XMM-Newton Mission Extension Approved
15 November 2007
At their 12-13 November meeting, ESA's Science Programme Committee has unanimously approved an extension for the XMM-Newton mission, pushing back the mission end date from 31 March 2010 to 31 December 2012.XMM-Newton, the second cornerstone of the Horizon 2000 programme, was launched on 10 December 1999. Operations were originally approved for an initial period of 2 years and 3 months, which was later extended for an additional 8 years. The spacecraft remains in excellent health and its on-board consumables (including power, fuel, gyros usage) are in principle sufficient to operate for at least another 10 more years.
The mission continues to successfully deliver medium- to high-resolution spatially resolved spectroscopy for a very wide variety of astrophysical objects in the 0.2-12 keV X-ray band, as well as simultaneous optical and UV monitoring of the X-ray fields.

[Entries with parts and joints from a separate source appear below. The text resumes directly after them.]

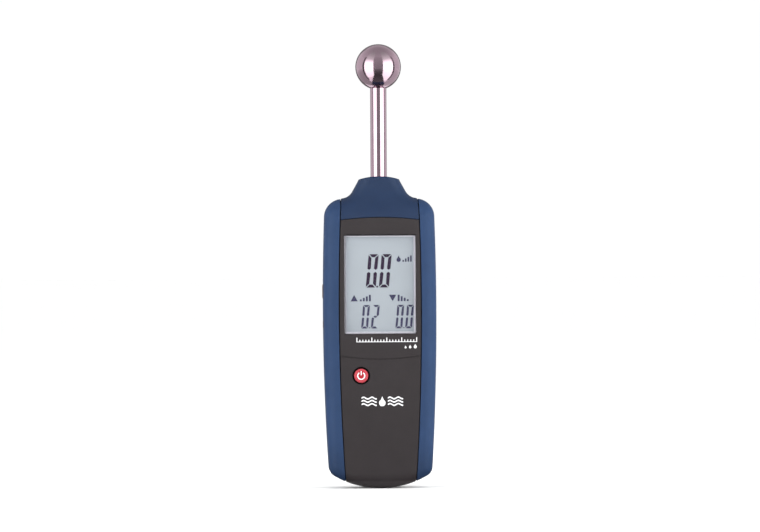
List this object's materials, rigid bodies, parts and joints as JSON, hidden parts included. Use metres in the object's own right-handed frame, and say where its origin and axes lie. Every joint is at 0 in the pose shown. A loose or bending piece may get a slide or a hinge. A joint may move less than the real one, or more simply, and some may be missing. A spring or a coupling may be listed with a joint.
{
  "type": "pinless moisture meter",
  "caption": "Hand-held moisture meter: slim rounded case with soft side grips, display window, round power key, edge keys, sliding battery door and a steel ball probe on a rod.",
  "frame": {"origin": "middle of the case's footprint, at the bottom of the case", "axes": "+Z along the probe, the display faces -Y, +X to the right as seen from the front"},
  "size_m": [0.0603, 0.0286, 0.235],
  "materials": {
    "dark_case": "fine-textured satin moulding",
    "blue_nose": "fine-textured satin moulding",
    "blue_grip": "soft-touch satin",
    "clear_window": "clear and glossy",
    "light_frame": "satin",
    "lcd_glass": "silver-grey display with dark segments",
    "light_guide": "milky acrylic",
    "contact_rubber": "striped silicone",
    "red_key": "silicone with a white printed symbol",
    "side_key": "matt silicone",
    "probe_steel": "finely turned stainless steel",
    "bush_plastic": "natural nylon",
    "plated_steel": "bright plating",
    "tinned_brass": "tinned",
    "wire_white": "insulation",
    "wire_red": "insulation",
    "wire_black": "insulation",
    "board_green": "solder mask",
    "chip_black": "moulded epoxy",
    "capacitor_sleeve": "shrink sleeve",
    "battery_jacket": "printed metal jacket, no print shown",
    "foam_grey": "closed-cell foam",
    "screw_black": "black oxide"
  },
  "bodies": {
    "case": {"front_case": "dark_case", "rear_case": "dark_case", "nose_cap": "blue_nose", "left_grip": "blue_grip", "right_grip": "blue_grip", "display_window": "clear_window", "display_frame": "light_frame", "lcd_panel": "lcd_glass", "backlight_panel": "light_guide", "display_contacts": "contact_rubber", "probe_ball": "probe_steel", "probe_rod": "probe_steel", "probe_bush": "bush_plastic", "probe_washer": "plated_steel", "solder_lug": "tinned_brass", "probe_nut": "plated_steel", "sensor_wire": "wire_white", "main_board": "board_green", "processor_chip": "chip_black", "sensor_chip": "chip_black", "clock_crystal": "plated_steel", "filter_capacitors": "capacitor_sleeve", "alarm_buzzer": "chip_black", "power_switch": "chip_black", "left_switch_upper": "chip_black", "left_switch_lower": "chip_black", "right_switch": "chip_black", "battery": "battery_jacket", "battery_terminals": "plated_steel", "battery_snap": "chip_black", "red_lead": "wire_red", "black_lead": "wire_black", "battery_pad": "foam_grey", "case_screws": "screw_black", "board_screws": "plated_steel"},
    "power_button": {"power_key": "red_key"},
    "upper_left_button": {"left_key_upper": "side_key"},
    "lower_left_button": {"left_key_lower": "side_key"},
    "right_button": {"right_key": "side_key"},
    "door": {"battery_door": "dark_case"}
  },
  "joints": [
    {"name": "power_press", "type": "slide", "parent": "case", "child": "power_button", "axis": [0, 1, 0], "range_m": [0, 0.0008], "stiffness_N_per_m": 1200},
    {"name": "upper_left_press", "type": "slide", "parent": "case", "child": "upper_left_button", "axis": [1, 0, 0], "range_m": [0, 0.0006], "stiffness_N_per_m": 1200},
    {"name": "lower_left_press", "type": "slide", "parent": "case", "child": "lower_left_button", "axis": [1, 0, 0], "range_m": [0, 0.0006], "stiffness_N_per_m": 1200},
    {"name": "right_press", "type": "slide", "parent": "case", "child": "right_button", "axis": [-1, 0, 0], "range_m": [0, 0.0006], "stiffness_N_per_m": 1200},
    {"name": "door_slide", "type": "slide", "parent": "case", "child": "door", "axis": [0, 0, -1], "range_m": [0, 0.062]}
  ]
}
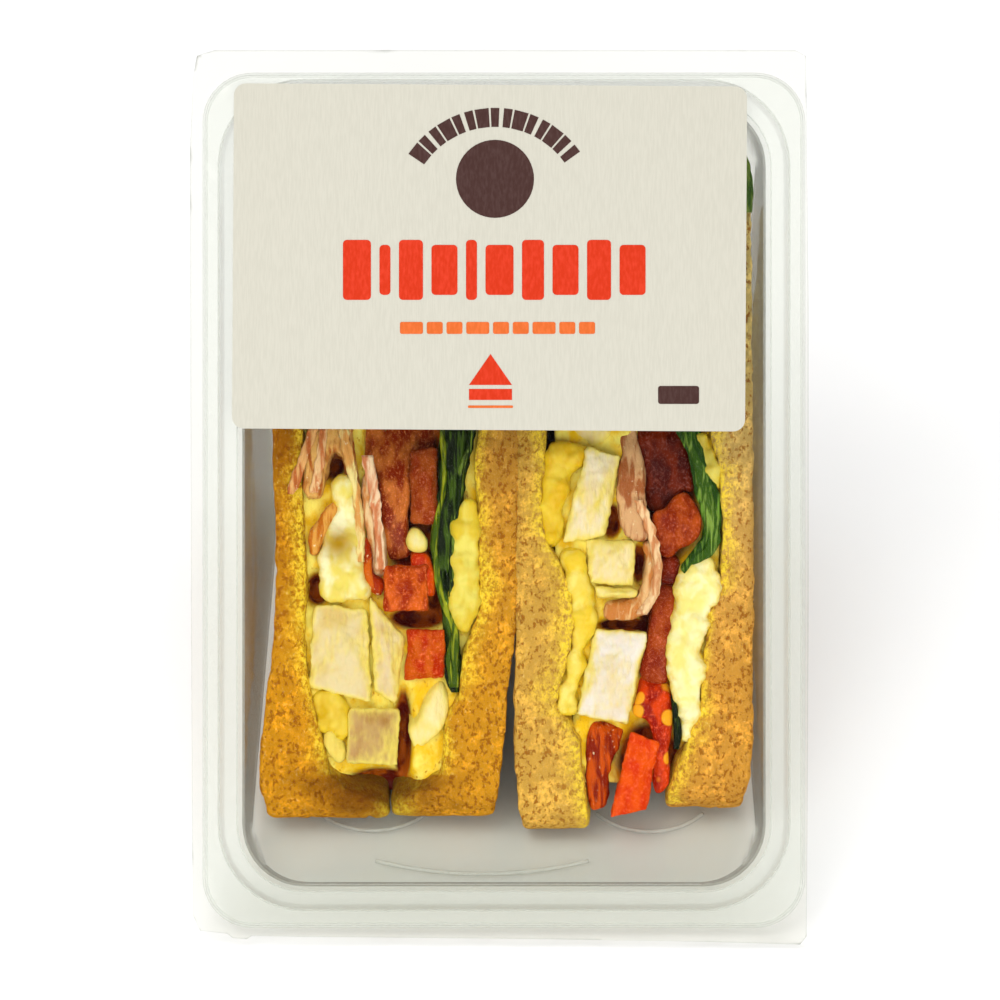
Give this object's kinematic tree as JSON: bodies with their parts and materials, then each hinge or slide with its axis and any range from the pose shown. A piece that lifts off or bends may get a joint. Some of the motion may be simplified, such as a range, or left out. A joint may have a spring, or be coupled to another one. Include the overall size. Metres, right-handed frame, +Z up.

An example of the research fields where XMM-Newton is well-equipped for to advance scientific investigations in over the next five years of extended operations is:
- Star and planet formation
Combining the spectroscopic diagnostics from XMM-Newton and Herschel will provide unprecedented insights into the accretion and outflow processes and into the role played by magnetic fields in proto-stars and young stellar systems. ALMA and XMM-Newton will provide complementary views on the effects of stellar radiation on proto-planetary disks. - Relativistically broadened lines
XMM-Newton has the unique ability of gathering long, un-interrupted, high signal-to-noise timing series and spectra to study relativistically broadened iron lines emitted directly in the vicinity of black holes, as well as their variability. The power of XMM-Newton in this field is illustrated by the large number of recent results such as the first detection of a relativisitically broadened line from a neutron star, which has opened a whole new area of science. - Dark Matter
A major step in our understanding of dark matter structure formation and dark energy is expected by combining XMM-Newton and the forthcoming Planck, ALMA and South Polar Sunyaev-Zel'dovich experiment data. Planck will increase, by a factor 100, the number of massive clusters known at red-shifts greater than 0.6. XMM-Newton observations will be crucial in fully exploiting this sample, allowing constraints on the Dark Energy equation of state, and its evolution (if any) with cosmic time. This will provide the only direct measurement of the distance to high red-shift objects other than that from type Ia supernova. This independent measurement of distances is crucial in determining how reliable are the determination of cosmological parameters. In addition, these combined Sunyaev-Zel'dovich/X-ray data will produce a precise calibration of the mass/Sunyaev-Zel'dovich observable relation, allowing independent constrains on cosmological parameters from cluster abundance.